Петрашевский, Белинский и Герцен (в 40-х годах) обращались исключительно к интеллигенции: к разночинной молодежи, к передовым дворянам, студентам, офицерам, чиновникам. Мечтая о тех временах, когда мужик
Некрасов хорошо понимал, что это “желанное времечко” наступит еще очень не скоро. Да и Белинский в самых своих дерзновенных мечтах, конечно, не смел и надеяться, что ему выпадет счастье обращаться непосредственно к народу.
Если бы он дожил до этого счастья, он непременно изгнал бы из своего словаря многие иноязычные термины и заговорил бы на том ясном, простом, понятном для всех языке, которым владел с таким непревзойденным искусством величайший народный трибун — В.И. Ленин.

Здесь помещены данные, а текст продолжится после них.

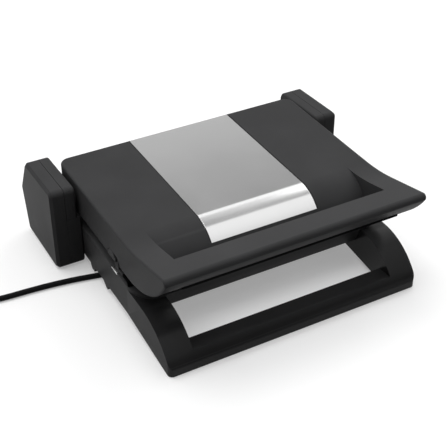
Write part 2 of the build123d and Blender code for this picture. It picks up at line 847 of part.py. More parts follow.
def grill_rib(length):
    """One rib standing on z = 0, with sloped ends."""
    section = make_face(Plane.XZ.offset(-length / 2) * rib_outline())
    rib = extrude(section, length, dir=(0, -1, 0))
    root = length / 2
    tip = root - rib_height
    ends = Polyline((-root, -rib_sink), (root, -rib_sink), (root, 0), (tip, rib_height),
                    (-tip, rib_height), (-root, 0), close=True)
    return rib & slab(ends, -rib_root, rib_root)


def lower_grill_plate():
    """Lower plate, resting on the deck of the base."""
    return Pos(0, plate_middle, lower_plate_base) * grill_plate()


def upper_grill_plate():
    """Upper plate, the same casting turned over under the lid bezel."""
    return Pos(0, plate_middle, upper_plate_base) * Rot(0, 180, 0) * grill_plate()


def element_route(z):
    """Loop of a tubular heating element, with both ends near the back."""
    half_x = plate_width / 2 - element_inset
    front = plate_middle - plate_depth / 2 + element_inset
    rear = plate_middle + plate_depth / 2 - element_inset
    end_x = half_x - element_end_turns * element_turn
    return [(-end_x, rear - 2 * element_turn, z), (-end_x, rear, z), (-half_x, rear, z),
            (-half_x, front, z), (half_x, front, z), (half_x, rear, z), (end_x, rear, z),
            (end_x, rear - 2 * element_turn, z)]


def heating_element(z):
    """Tubular heating element in one loop."""
    route = element_route(z)
    path = FilletPolyline(*route, radius=element_radius)
    section = Plane(origin=route[0], z_dir=path % 0) * Circle(element_diameter / 2)
    return sweep(section, path=path)


def lower_heating_element():
    """Element pressed against the underside of the lower plate."""
    return heating_element(lower_plate_base - element_diameter / 2)


def upper_heating_element():
    """Element pressed against the back of the upper plate."""
    return heating_element(upper_plate_base + element_diameter / 2)


def reflector():
    """Sheet-metal tray behind a heating element, open side up, from z = 0."""
    tray = extrude(plate_plan(reflector_inset), reflector_depth)
    room = extrude(plate_plan(reflector_inset + reflector_thickness), reflector_depth)
    return tray - Pos(0, 0, reflector_thickness) * room


def lower_reflector():
    """Tray under the lower element."""
    return Pos(0, plate_middle, lower_plate_base - reflector_depth) * reflector()


def upper_reflector():
    """Tray over the upper element, turned over."""
    return Pos(0, plate_middle, upper_plate_base + reflector_depth) * Rot(0, 180, 0) * reflector()


# --- Inside the base ---------------------------------------------------------
def thermostat():
    """Bimetal disc thermostat with two blade terminals, under the reflector."""
    top = lower_plate_base - reflector_depth
    bottom = top - thermostat_height
    can = Pos(thermostat_offset, plate_middle, bottom) * Cylinder(
        thermostat_radius, thermostat_height, align=(Align.CENTER, Align.CENTER, Align.MIN))
    blade = Box(blade_width, blade_thickness, blade_length, align=(Align.CENTER, Align.CENTER, Align.MAX))
    return can + [Pos(thermostat_offset + side * blade_pitch / 2, plate_middle, bottom) * blade
                  for side in (-1, 1)]


def terminal_block():
    """Screw terminal block on the bottom cover, where the cord is wired in."""
    low = base_floor + bottom_cover_thickness
    x = gland_start().X + terminal_from_gland
    y = gland_start().Y
    body = block((x, y - terminal_depth / 2, low),
                 (x + terminal_length, y + terminal_depth / 2, low + terminal_height))
    hole = Cylinder(terminal_hole_radius, 2 * terminal_hole_depth)
    for step in (-1, 0, 1):
        body -= Pos(x + terminal_length / 2 + step * terminal_pitch, y, low + terminal_height) * hole
    return body


# --- Lid lock ----------------------------------------------------------------
def lock_middle():
    """Middle of the lock slider along the left side of the lid."""
    return hinge_y - lock_from_hinge


def lock_outline(gap=0.0, travel=0.0):
    """Arched tab outline on the lid side, (y, z), with an optional travel."""
    half = lock_length / 2 + gap
    top = lid_rim + lock_height + gap
    shoulder = top - lock_shoulder_drop
    front = lock_middle() - half - travel
    rear = lock_middle() + half
    return Polyline((front, lid_rim - 2 * gap), (front, shoulder), (front + lock_shoulder, top),
                    (rear - lock_shoulder, top), (rear, shoulder), (rear, lid_rim - 2 * gap), close=True)


def lock_room():
    """Window of the lock slider in the left side wall of the lid."""
    return slab(lock_outline(lock_gap, lock_travel), -half_lid - 1, -half_lid + wall + 0.1)


def lock_slider():
    """Sliding lock tab with a hook that reaches down to the base keeper."""
    tab = slab(lock_outline(), -half_lid, -half_lid + wall - lock_back_step)
    front = lock_middle() - lock_length / 2
    rear = lock_middle() + lock_length / 2
    inside = -half_lid + wall + lock_gap
    back_x = inside + lock_thickness
    back = block((inside, front, lid_rim + lock_gap), (back_x, rear, lid_rim + lock_height))
    neck = block((-half_lid + 1, front + lock_neck, lid_rim + 1),
                 (inside + 1, rear - lock_neck, lid_rim + lock_height / 2))
    hook = block((inside, front, lock_hook_low()), (back_x, front + lock_length / 2, lid_rim + 2))
    toe = block((inside, front - lock_toe, lock_hook_low()),
                (back_x, front + 1, lock_hook_low() + lock_hook_height))
    return tab + neck + back + hook + toe


def lock_hook_low():
    """Underside of the hook, just over the base rim."""
    return base_rim + lock_lift


def lock_keeper():
    """Keeper on the base rim whose arm holds the hook of the lock down."""
    low_x = -half_body + keeper_inset
    high_x = low_x + keeper_depth
    rear = lock_middle() - lock_length / 2 - lock_toe - lock_clearance
    front = rear - lock_travel - keeper_arm
    arm_low = lock_hook_low() + lock_hook_height + lock_gap
    post = block((low_x, front, base_rim), (high_x, front + keeper_post, arm_low))
    arm = block((low_x, front, arm_low), (high_x, rear, arm_low + keeper_arm))
    return post + arm


# --- Power cord --------------------------------------------------------------
def cord_radii(points):
    """The largest tangent arc that each corner of the route has room for."""
    radii = []
    for before, corner, after in zip(points, points[1:], points[2:]):
        run_in = Vector(*corner) - Vector(*before)
        run_out = Vector(*after) - Vector(*corner)
        half_turn = math.radians(run_in.get_angle(run_out)) / 2
        radii.append(cord_arc_share * min(run_in.length, run_out.length) / math.tan(half_turn))
    return radii


def power_cord():
    """Cord from the strain relief, out under the left side, to its coil."""
    radii = cord_radii(cord_points)
    path = FilletPolyline(*cord_points, radius=radii)
    section = Plane(origin=path @ 0, z_dir=path % 0) * Circle(cord_diameter / 2)
    cord = sweep(section, path=path)
    expected = math.pi * (cord_diameter / 2) ** 2 * path.length
    print("cord radii", [round(radius) for radius in radii])
    print("cord length", round(path.length, 1), "volume ratio", round(cord.volume / expected, 4))
    return cord


def gland_start():
    """Middle of the wide end of the strain relief."""
    direction = Vector(*cord_points[1]) - Vector(*cord_points[0])
    return Vector(*cord_points[0]) - direction.normalized() * gland_length


def strain_relief():
    """Tapered strain relief between the boss of the bottom cover and the cord."""
    direction = Vector(*cord_points[1]) - Vector(*cord_points[0])
    plane = Plane(origin=gland_start(), z_dir=direction)
    sections = [plane * Circle(gland_radius_large),
                plane.offset(gland_length) * Circle(gland_radius_small)]
    return loft(sections)


def coil_centre():
    """Middle of the coil: the cord runs into it at a tangent."""
    end = Vector(*cord_points[-1])
    run = end - Vector(*cord_points[-2])
    side = Vector(-run.Y, run.X, 0).normalized()
    return end + side * coil_mid_radius


def cord_coil():
    """Outer shape of the stored coil of the cord."""
    centre = coil_centre()
    ring = Cylinder(coil_mid_radius + coil_section / 2, coil_section) - Cylinder(
        coil_mid_radius - coil_section / 2, coil_section)
    ring = fillet(ring.edges().filter_by(GeomType.CIRCLE), cord_diameter / 2 - 0.1)
    return Pos(centre.X, centre.Y, coil_section / 2) * ring


def plug():
    """Round-pin mains plug beside the coil."""
    x = coil_centre().X - plug_length / 2 - plug_ahead
    coil_reach = math.sqrt((coil_mid_radius + coil_section / 2) ** 2 - plug_ahead**2)
    y = coil_centre().Y + coil_reach + plug_gap + plug_width / 2
    body = Pos(x, y, plug_height / 2) * Box(plug_length, plug_width, plug_height)
    body = fillet(body.edges().filter_by(Axis.X), plug_radius)
    pins = [rod((x - plug_length / 2 - plug_pin_length, y + s * plug_pin_pitch / 2, plug_height / 2),
                (x - plug_length / 2 + 1, y + s * plug_pin_pitch / 2, plug_height / 2),
                plug_pin_diameter / 2) for s in (-0.5, 0.5)]
    return body + pins


# --- Build and export --------------------------------------------------------
def export(name, solid):
    """Write one piece to its own STEP file."""
    export_step(solid, f"parts/{name}.step")


def export_pair(name, solid):
    """Write a piece of the right side and its mirror image."""
    export(f"{name}_right", solid)
    export(f"{name}_left", mirror(solid, about=Plane.YZ))


SINGLE_PIECES = {
    "base_shell": base_shell,
    "front_foot_frame": front_foot_frame,
    "front_foot_pads": front_foot_pads,
    "base_bottom_cover": base_bottom_cover,
    "bottom_cover_screws": bottom_cover_screws,
    "rear_feet": rear_feet,
    "tower_screws": tower_screws,
    "lower_grill_plate": lower_grill_plate,
    "lower_heating_element": lower_heating_element,
    "lower_reflector": lower_reflector,
    "thermostat": thermostat,
    "terminal_block": terminal_block,
    "lock_keeper": lock_keeper,
    "lid_shell": lid_shell,
    "lid_bezel": lid_bezel,
    "steel_panel": steel_panel,
    "handle_lower_cover": handle_lower_cover,
    "upper_grill_plate": upper_grill_plate,
    "upper_heating_element": upper_heating_element,
    "upper_reflector": upper_reflector,
    "knuckle_screws": knuckle_screws,
    "lock_slider": lock_slider,
    "cord_strain_relief": strain_relief,
    "power_cord": power_cord,
    "cord_coil": cord_coil,
    "mains_plug": plug,
}

PAIRED_PIECES = {
    "outer_tower": outer_tower,
    "tower_guide_plate": guide_plate,
    "inner_tower": inner_tower,
    "hinge_slider": hinge_slider,
    "hinge_pin": hinge_pin,
    "lid_knuckle": knuckle,
}


if __name__ == "__main__":
    os.makedirs("parts", exist_ok=True)
    for piece_name, make_piece in SINGLE_PIECES.items():
        export(piece_name, make_piece())
    for piece_name, make_piece in PAIRED_PIECES.items():
        export_pair(piece_name, make_piece())
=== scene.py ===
"""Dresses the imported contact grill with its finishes, its cord and a plain stage."""

import json
import math

import bmesh
import bpy
from bpy.props import FloatProperty, FloatVectorProperty, PointerProperty
from mathutils import Matrix, Vector

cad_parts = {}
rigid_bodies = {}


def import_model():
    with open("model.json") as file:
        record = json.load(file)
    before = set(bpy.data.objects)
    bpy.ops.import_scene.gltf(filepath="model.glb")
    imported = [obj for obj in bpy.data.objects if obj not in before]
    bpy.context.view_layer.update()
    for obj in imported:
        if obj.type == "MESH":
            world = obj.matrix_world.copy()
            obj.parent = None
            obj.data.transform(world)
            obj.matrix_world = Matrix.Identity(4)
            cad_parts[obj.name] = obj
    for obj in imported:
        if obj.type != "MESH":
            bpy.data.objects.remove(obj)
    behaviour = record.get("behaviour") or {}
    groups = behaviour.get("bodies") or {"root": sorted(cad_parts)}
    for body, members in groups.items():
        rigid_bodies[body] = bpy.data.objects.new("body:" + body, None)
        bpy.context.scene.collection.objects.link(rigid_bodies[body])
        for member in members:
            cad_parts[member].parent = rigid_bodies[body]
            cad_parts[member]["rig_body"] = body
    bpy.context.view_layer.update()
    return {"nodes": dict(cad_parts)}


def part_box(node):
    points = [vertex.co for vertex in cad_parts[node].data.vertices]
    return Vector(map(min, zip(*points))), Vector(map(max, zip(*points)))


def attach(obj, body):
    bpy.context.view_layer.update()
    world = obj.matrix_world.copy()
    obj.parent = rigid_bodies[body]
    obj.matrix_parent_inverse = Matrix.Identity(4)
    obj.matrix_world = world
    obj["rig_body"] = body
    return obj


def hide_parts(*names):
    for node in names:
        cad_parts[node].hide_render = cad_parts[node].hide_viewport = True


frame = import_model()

bl_info = {
    "name": "Contact grill dressing",
    "version": (1, 0, 0),
    "blender": (4, 5, 0),
    "location": "3D View > Sidebar > Grill",
    "description": "Dresses a packed contact grill with its finishes, its cord and a plain stage",
    "category": "Object",
}

MM = 0.001


# --- Properties ---------------------------------------------------------------
def colour_setting(name, description, value):
    """A colour that a user can change."""
    return FloatVectorProperty(
        name=name, description=description, subtype="COLOR", size=3, min=0, max=1, default=value)


class GrillFinishSettings(bpy.types.PropertyGroup):
    """Colours of the finishes and softness of the moulded edges."""

    plastic: colour_setting("Housing", "Colour of the matt black housings", (0.042, 0.042, 0.043))
    # Colour of the front foot: partly its satin black, partly painted shade, darker than the housings on
    # its front and inner faces.
    satin: colour_setting("Front foot", "Colour of the satin black front foot", (0.018, 0.018, 0.0185))
    # Near-black for the handle cover and the keeper: partly their own dark finish, partly painted shade
    # beneath the handle and the lock tab.
    deep_and_shade: colour_setting("Deep black", "Colour of the handle cover and the keeper", (0.005, 0.005, 0.0052))
    rubber: colour_setting("Rubber", "Colour of the feet", (0.022, 0.022, 0.022))
    panel: colour_setting("Steel panel", "Colour of the brushed panel", (0.80, 0.80, 0.80))
    steel: colour_setting("Steel", "Colour of screws and pins", (0.56, 0.56, 0.56))
    reflector: colour_setting("Reflector", "Colour of the reflector trays", (0.66, 0.66, 0.66))
    coating: colour_setting("Plate coating", "Colour of the non-stick coating", (0.038, 0.038, 0.040))
    cord: colour_setting("Cord", "Colour of the cord and the plug", (0.008, 0.008, 0.0085))
    ceramic: colour_setting("Terminal block", "Colour of the terminal block", (0.78, 0.78, 0.74))
    slider: colour_setting("Slider", "Colour of the hinge sliders", (0.10, 0.10, 0.10))
    edge: FloatProperty(
        name="Edge softness", description="Rounding of the moulded edges", unit="LENGTH",
        default=0.8 * MM)


class GrillCordSettings(bpy.types.PropertyGroup):
    """Power cord and its coil."""

    diameter: FloatProperty(
        name="Diameter", description="Thickness of the cord", unit="LENGTH", default=7 * MM)
    coil_radius: FloatProperty(
        name="Coil radius", description="Radius at the middle of the coil's turns",
        unit="LENGTH", default=38 * MM)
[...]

Конечно, В.И. Ленин не был бы вождем миллионов, если бы не обладал гениальной способностью обращаться к массам с наипростейшею речью. Но и Ленин в тех теоретических, научно-философских трудах, которые были обращены не к широкой читательской массе, а к образованным, просвещенным читателям, пользовался специальными научными и философскими терминами, доступными в ту пору лишь узкому кругу людей.
Такова, например, его книга “Материализм и эмпириокритицизм”, направленная против реакционной теории русских махистов.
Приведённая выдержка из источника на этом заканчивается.